Почему он притягивает меня к себе? Почему теперь его читают и перечитывают поэты разных стран, разных поколений? Меньше всего это можно объяснить его пестрой, беспокойной жизнью. Люди XX века, мы перевидали достаточно войн, преступлений и казней, чтобы нас могла удивить биография Вийона. Он потрясает нас, и не только потому, что он большой поэт. Есть немало больших поэтов, которых мы знаем по школьным годам; их имена мы произносим неизменно с уважением, но к их книгам никогда не возвращаемся. Вийон — не памятник, не реликвия, не одна из вех истории. Минутами он мне кажется современником, несмотря на диковинную орфографию старофранцузского языка, несмотря на архаизм баллад и рондо, несмотря на множество злободневных для его времени и непонятных мне намеков.
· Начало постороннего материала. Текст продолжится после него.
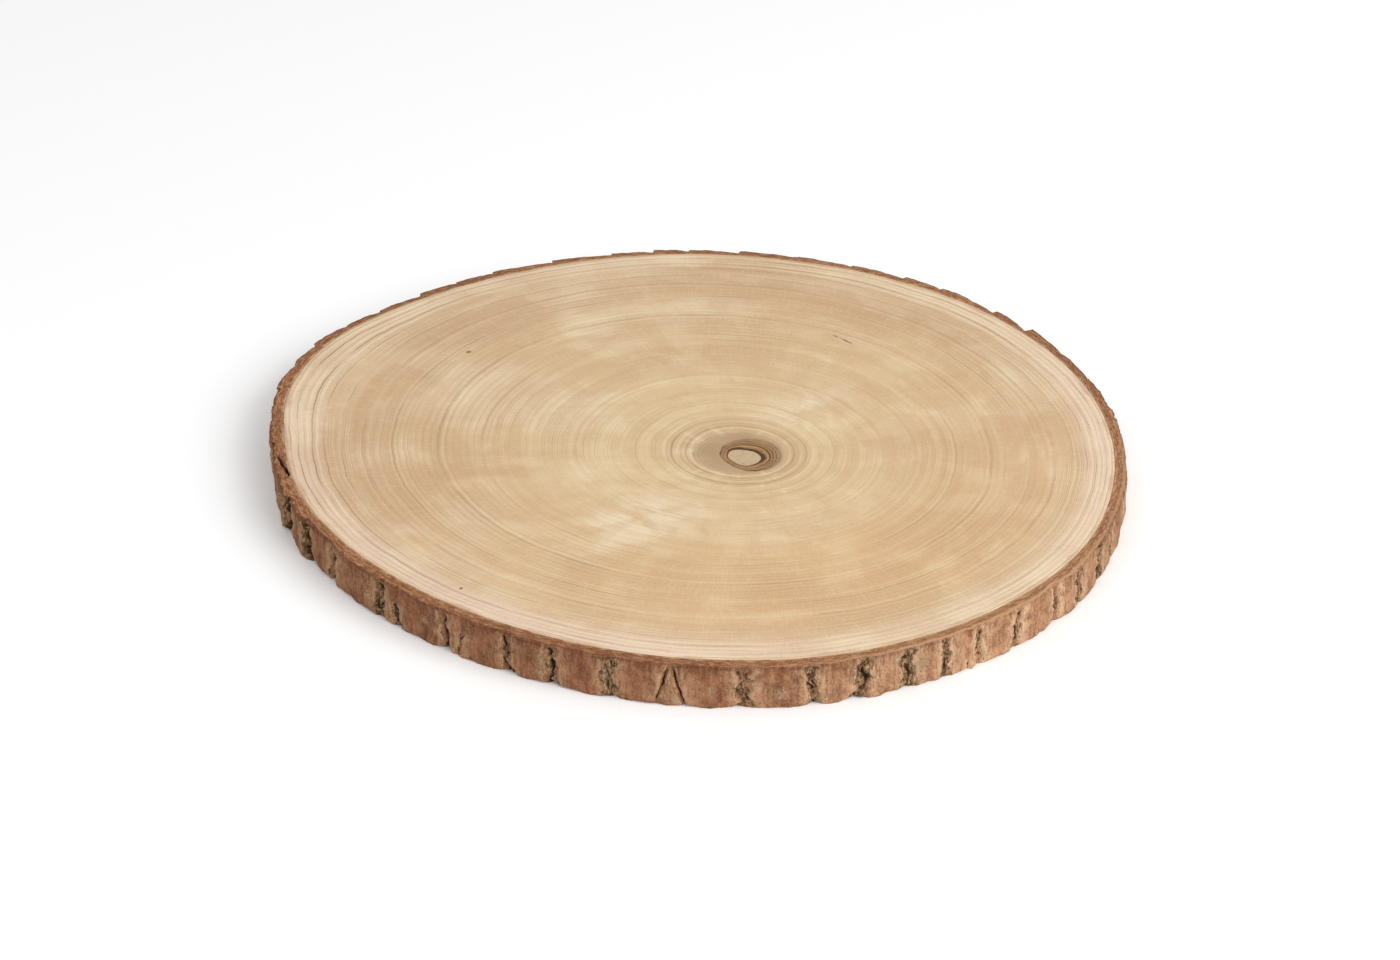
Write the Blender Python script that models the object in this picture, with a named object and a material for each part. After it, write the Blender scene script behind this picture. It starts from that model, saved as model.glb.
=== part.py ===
"""A round slice sawn across a tree trunk, lying on its flat underside, with its bark on.

Two pieces: the sawn disc of wood, and the ring of bark round it. The bark is split by
upright fissures into plates. Units are metres, +Z is up, and the origin is at the middle
of the underside.
"""
import math
import random

import bmesh
import bpy
from mathutils import Matrix

THICKNESS = 0.020
GAP = 0.0003

# The disc's radius every 15 degrees, counter-clockwise from +X.
WOOD_RADII = (
    0.1905, 0.1905, 0.1908, 0.1920, 0.1925, 0.1930, 0.1940, 0.1945,
    0.1950, 0.1970, 0.2005, 0.1965, 0.1875, 0.1825, 0.1784, 0.1765,
    0.1773, 0.1815, 0.1867, 0.1920, 0.1943, 0.1947, 0.1942, 0.1917,
)
WOOD_COLUMNS = 144

# The bark is thickest at the front, on the -Y side.
BARK_MEAN = 0.0048
BARK_FRONT_EXTRA = 0.0009
BARK_SEED = 7

# Each fissure: degrees, width, depth, and how far its foot leans counter-clockwise.
FISSURES = (
    (2.5, 0.0026, 0.0022, 0.0010),
    (9.0, 0.0020, 0.0018, -0.0012),
    (17.5, 0.0030, 0.0026, 0.0006),
    (25.7, 0.0022, 0.0020, 0.0014),
    (33.7, 0.0028, 0.0024, -0.0008),
    (41.2, 0.0024, 0.0020, 0.0010),
    (51.2, 0.0032, 0.0026, -0.0014),
    (58.0, 0.0020, 0.0016, 0.0008),
    (66.5, 0.0026, 0.0020, 0.0004),
    (75.0, 0.0030, 0.0024, -0.0010),
    (83.5, 0.0034, 0.0032, 0.0008),
    (91.0, 0.0022, 0.0018, 0.0012),
    (96.0, 0.0024, 0.0020, -0.0006),
    (102.5, 0.0030, 0.0024, 0.0010),
    (111.0, 0.0026, 0.0024, -0.0012),
    (120.5, 0.0030, 0.0026, 0.0006),
    (126.7, 0.0022, 0.0020, 0.0010),
    (132.5, 0.0024, 0.0022, -0.0008),
    (140.0, 0.0032, 0.0028, 0.0012),
    (146.0, 0.0022, 0.0018, -0.0010),
    (153.0, 0.0028, 0.0026, 0.0006),
    (159.0, 0.0030, 0.0028, -0.0006),
    (166.0, 0.0024, 0.0022, 0.0012),
    (173.0, 0.0030, 0.0028, 0.0008),
    (181.0, 0.0036, 0.0034, -0.0010),
    (189.0, 0.0026, 0.0024, 0.0008),
    (196.9, 0.0034, 0.0032, 0.0012),
    (203.8, 0.0030, 0.0030, 0.0030),
    (211.0, 0.0036, 0.0036, -0.0026),
    (222.8, 0.0034, 0.0034, -0.0020),
    (226.0, 0.0024, 0.0026, 0.0004),
    (235.2, 0.0032, 0.0034, 0.0012),
    (245.2, 0.0028, 0.0028, 0.0014),
    (251.5, 0.0034, 0.0034, 0.0004),
    (259.8, 0.0038, 0.0028, -0.0022),
    (265.8, 0.0018, 0.0028, -0.0050),
    (268.7, 0.0018, 0.0030, 0.0050),
    (276.0, 0.0036, 0.0034, 0.0008),
    (284.3, 0.0032, 0.0032, 0.0030),
    (290.4, 0.0040, 0.0036, -0.0026),
    (296.3, 0.0036, 0.0030, 0.0014),
    (301.3, 0.0026, 0.0026, 0.0006),
    (306.3, 0.0028, 0.0028, 0.0004),
    (312.5, 0.0030, 0.0026, -0.0020),
    (320.3, 0.0028, 0.0028, 0.0010),
    (325.4, 0.0034, 0.0032, 0.0012),
    (331.9, 0.0042, 0.0036, -0.0010),
    (337.0, 0.0028, 0.0026, 0.0014),
    (345.5, 0.0030, 0.0026, -0.0008),
    (354.0, 0.0028, 0.0024, 0.0010),
)

# How deep the fissures are at a height, as a share of their depth at the middle.
FISSURE_AT_TOP = 0.25
FISSURE_AT_FOOT = 0.85

# A fissure opens towards its foot, which notches the lower edge.
FOOT_FLARE = 0.7

# Upright lines on a plate: how far across it, from the lip of one fissure to the next.
PLATE_SHARES = (0.0, 0.14, 0.32, 0.50, 0.68, 0.86, 1.0)
PLATE_CROWN = 0.0006
PLATE_STEP = 0.0009

# A wide plate has a shallow groove down one side of its middle.
WIDE_PLATE = 6.5
GROOVE_DEPTH = 0.0009

# Rows up the bark: height, and how far the wall is set back there.
BARK_ROWS = (
    (0.0, 0.0009),
    (0.0012, 0.0001),
    (0.0050, 0.0),
    (0.0090, 0.0),
    (0.0130, 0.0),
    (0.0168, 0.0),
    (0.0188, 0.0004),
    (THICKNESS, 0.0007),
)

# Low waves over the plates: height, waves in a turn, and how far each slants up the wall.
RIPPLE = 0.00035
RIPPLE_WAVES = ((23, 4.0), (41, -7.0))

WOOD_COLOUR = (0.68, 0.50, 0.29, 1.0)
BARK_COLOUR = (0.27, 0.13, 0.07, 1.0)
WOOD_ROUGHNESS = 0.62
BARK_ROUGHNESS = 0.88
SHARP_EDGE = math.radians(40)


def clear_scene():
    for item in list(bpy.data.objects):
        bpy.data.objects.remove(item, do_unlink=True)


def make_material(name, colour, roughness):
    material = bpy.data.materials.new(name)
    material.use_nodes = True
    shader = material.node_tree.nodes["Principled BSDF"]
    shader.inputs["Base Color"].default_value = colour
    shader.inputs["Roughness"].default_value = roughness
    shader.inputs["Metallic"].default_value = 0.0
    return material


def wood_radius(degrees):
    """The disc's radius at an angle, on a smooth closed curve through WOOD_RADII."""
    count = len(WOOD_RADII)
    place = (degrees % 360.0) * count / 360.0
    first = int(place)
    t = place - first
    before, start, end, after = (WOOD_RADII[(first + k) % count] for k in (-1, 0, 1, 2))
    slope = end - before
    bend = 2 * before - 5 * start + 4 * end - after
    twist = 3 * start - before - 3 * end + after
    return start + 0.5 * (slope * t + bend * t ** 2 + twist * t ** 3)


def polar_point(degrees, radius, height):
    angle = math.radians(degrees)
    return (radius * math.cos(angle), radius * math.sin(angle), height)


def finish_object(name, builder, material):
    """Turn the built shape into a named object with its material and soft shading."""
    mesh = bpy.data.meshes.new(name)
    bmesh.ops.recalc_face_normals(builder, faces=builder.faces)
    builder.to_mesh(mesh)
    builder.free()
    mesh.materials.append(material)
    mesh.shade_smooth()
    mesh.set_sharp_from_angle(angle=SHARP_EDGE)
    item = bpy.data.objects.new(name, mesh)
    bpy.context.scene.collection.objects.link(item)
    return item


def make_wood():
    """The disc: its outline as one face on the ground, extruded up."""
    builder = bmesh.new()
    ring = []
    for column in range(WOOD_COLUMNS):
        degrees = column * 360.0 / WOOD_COLUMNS
        ring.append(builder.verts.new(polar_point(degrees, wood_radius(degrees), 0.0)))
    underside = builder.faces.new(ring)
    grown = bmesh.ops.extrude_face_region(builder, geom=[underside], use_keep_orig=True)
    top = [item for item in grown["geom"] if isinstance(item, bmesh.types.BMVert)]
    bmesh.ops.translate(builder, verts=top, vec=(0.0, 0.0, THICKNESS))
    material = make_material("sawn_wood", WOOD_COLOUR, WOOD_ROUGHNESS)
    return finish_object("wood", builder, material)


def bark_thickness(degrees):
    return BARK_MEAN - BARK_FRONT_EXTRA * math.sin(math.radians(degrees))


def fissure_depth_share(height):
    """A fissure is shallow at the sawn top, full at the middle, and a little less below."""
    level = height / THICKNESS
    if level > 0.5:
        return 1.0 - (1.0 - FISSURE_AT_TOP) * (2.0 * level - 1.0) ** 3
    return 1.0 - (1.0 - FISSURE_AT_FOOT) * (1.0 - 2.0 * level) ** 2


def fissure_place(index, height):
    """A fissure's middle at a height, and half its width there, both in degrees."""
    turns, row = divmod(index, len(FISSURES))
    middle, width, _, lean = FISSURES[row]
    middle += 360.0 * turns
    degrees_per_metre = math.degrees(1.0 / wood_radius(middle))
    below = 0.5 - height / THICKNESS
    flare = 1.0 + FOOT_FLARE * max(0.0, 2.0 * below) ** 3
    return middle + lean * below * degrees_per_metre, 0.5 * width * flare * degrees_per_metre


def ripple(degrees, height, phase):
    """Low waves, so that no plate's face is quite flat."""
    turn = math.radians(degrees)
    level = height / THICKNESS
    waves = [math.sin(count * turn + slant * level + phase) for count, slant in RIPPLE_WAVES]
    return RIPPLE * sum(waves) / len(waves)


def plate_relief(index, draw):
    """How far each upright line of a plate stands out: its crown, its tilt and its groove."""
    width = fissure_place(index + 1, THICKNESS)[0] - fissure_place(index, THICKNESS)[0]
    step = draw.uniform(-1.0, 1.0) * PLATE_STEP
    lift = draw.uniform(-0.3, 1.0) * PLATE_CROWN
    groove_share = draw.choice(PLATE_SHARES[2:5])
    groove = draw.uniform(0.4, 1.0) * GROOVE_DEPTH
    relief = []
    for share in PLATE_SHARES:
        crown = PLATE_CROWN * (1.0 - (2.0 * share - 1.0) ** 2)
        cut = groove if width > WIDE_PLATE and share == groove_share else 0.0
        relief.append(crown + lift + step * (share - 0.5) - cut)
    return relief


def bark_ring(height, setback):
    """The bark's outer wall at one height: for each point its degrees and its radius."""
    draw = random.Random(BARK_SEED)
    ring = []

    def add(degrees, relief):
        radius = wood_radius(degrees) + GAP + bark_thickness(degrees) + relief - setback
        ring.append((degrees, radius))

    for index in range(len(FISSURES)):
        start, start_half = fissure_place(index, height)
        end, end_half = fissure_place(index + 1, height)
        add(start, -FISSURES[index][2] * fissure_depth_share(height))
        phase = draw.uniform(0.0, 2.0 * math.pi)
        first = start + start_half
        last = end - end_half
        for share, relief in zip(PLATE_SHARES, plate_relief(index, draw)):
            degrees = first + (last - first) * share
            add(degrees, relief + ripple(degrees, height, phase))
    return ring


def make_bark():
    """The ring of bark: rings of points up its rough outer wall, then down its inner wall."""
    builder = bmesh.new()
    rings = []
    for height, setback in BARK_ROWS:
        ring = bark_ring(height, setback)
        rings.append([builder.verts.new(polar_point(d, r, height)) for d, r in ring])
    for height in (THICKNESS, 0.0):
        ring = [(degrees, wood_radius(degrees) + GAP) for degrees, _ in bark_ring(height, 0.0)]
        rings.append([builder.verts.new(polar_point(d, r, height)) for d, r in ring])
    for lower, upper in zip(rings, rings[1:] + rings[:1]):
        for column in range(len(lower)):
            after = (column + 1) % len(lower)
            builder.faces.new((lower[column], lower[after], upper[after], upper[column]))
    material = make_material("bark", BARK_COLOUR, BARK_ROUGHNESS)
    return finish_object("bark", builder, material)


def centre_on_origin(items):
    """Slide the pieces together so that the middle of their box is over the origin."""
    points = [vertex.co for item in items for vertex in item.data.vertices]
    middle_x = 0.5 * (min(p.x for p in points) + max(p.x for p in points))
    middle_y = 0.5 * (min(p.y for p in points) + max(p.y for p in points))
    for item in items:
        item.data.transform(Matrix.Translation((-middle_x, -middle_y, 0.0)))


clear_scene()
centre_on_origin([make_wood(), make_bark()])
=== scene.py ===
import math
import random

import bpy
import numpy as np
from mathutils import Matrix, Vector


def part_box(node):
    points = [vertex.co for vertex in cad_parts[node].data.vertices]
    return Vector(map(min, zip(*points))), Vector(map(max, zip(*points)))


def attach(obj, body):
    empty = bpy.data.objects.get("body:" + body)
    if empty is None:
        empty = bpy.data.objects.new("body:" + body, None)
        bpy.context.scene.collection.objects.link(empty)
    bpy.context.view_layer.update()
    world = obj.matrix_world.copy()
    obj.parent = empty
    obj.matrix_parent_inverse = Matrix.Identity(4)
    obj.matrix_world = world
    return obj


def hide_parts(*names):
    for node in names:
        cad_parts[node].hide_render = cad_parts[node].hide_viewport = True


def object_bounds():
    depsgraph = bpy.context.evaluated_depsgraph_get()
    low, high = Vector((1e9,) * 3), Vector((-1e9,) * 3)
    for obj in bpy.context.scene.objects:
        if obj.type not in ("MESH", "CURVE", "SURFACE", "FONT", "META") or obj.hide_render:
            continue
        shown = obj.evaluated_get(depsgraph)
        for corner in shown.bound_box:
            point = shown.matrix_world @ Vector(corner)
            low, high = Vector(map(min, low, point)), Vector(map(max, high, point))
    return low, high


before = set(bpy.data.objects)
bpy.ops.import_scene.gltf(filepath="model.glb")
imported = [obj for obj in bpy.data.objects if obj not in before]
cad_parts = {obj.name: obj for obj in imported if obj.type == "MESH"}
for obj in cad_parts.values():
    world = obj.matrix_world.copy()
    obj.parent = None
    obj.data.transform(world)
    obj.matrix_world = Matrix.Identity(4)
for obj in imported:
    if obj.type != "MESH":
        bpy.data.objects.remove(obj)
cad_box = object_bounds()

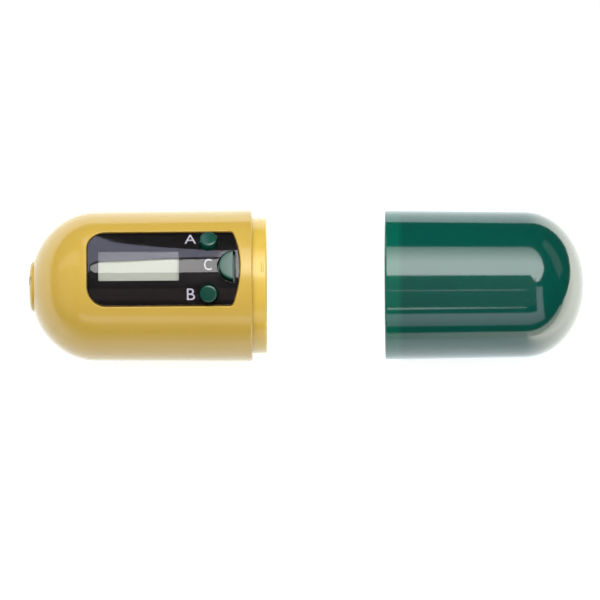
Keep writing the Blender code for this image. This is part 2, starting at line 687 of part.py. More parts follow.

В двадцатые годы приходилось слышать разговоры об отмирании различных, ранее процветавших форм искусства: станковой живописи, лирической поэзии, романа. Люди, так рассуждавшие, утверждали, что, поскольку индивидуум уступает место коллективу, нет больше места ни лирике, выражающей субъективные переживания поэта, ни романам, посвященным личным судьбам героев, ни картинам, украшавшим дома богатых любителей живописи. По мнению таких людей, наступала эпоха фресок, очерков, эпопей.
Мир будущего в утопических романах неизменно напоминает мир прошлого с иными пропорциями, иным освещением, — очевидно, и у фантазии есть свои границы. Люди, желавшие разгадать роль искусства в новом едва родившемся мире, может быть, сами того не сознавая, поворачивались к далекому прошлому. Некоторый догматизм, всегда отличающий годы становления, сближал людей, упрощавших новое миросозерцание, с теми далекими временами, когда создавались «Песнь о Роланде» или «Слово о полку Игореве», когда бродячие поэты распевали патетические романсеро или нравоучительные фаблио, когда строились готические соборы, эта каменная энциклопедия Средневековья. Может быть, догматиков, с которыми мне приходилось иногда спорить, прельщала умонастроенность Средних веков? Говоря это, я, конечно, не думаю о религии, я имею в виду стремление средневекового христианства осмыслить и направить любую сторону человеческой деятельности, сузить и организовать мир эмоций, отвергая как ересь, а то и как колдовство не только любое отклонение от канона, но и любое проявление критического мышления.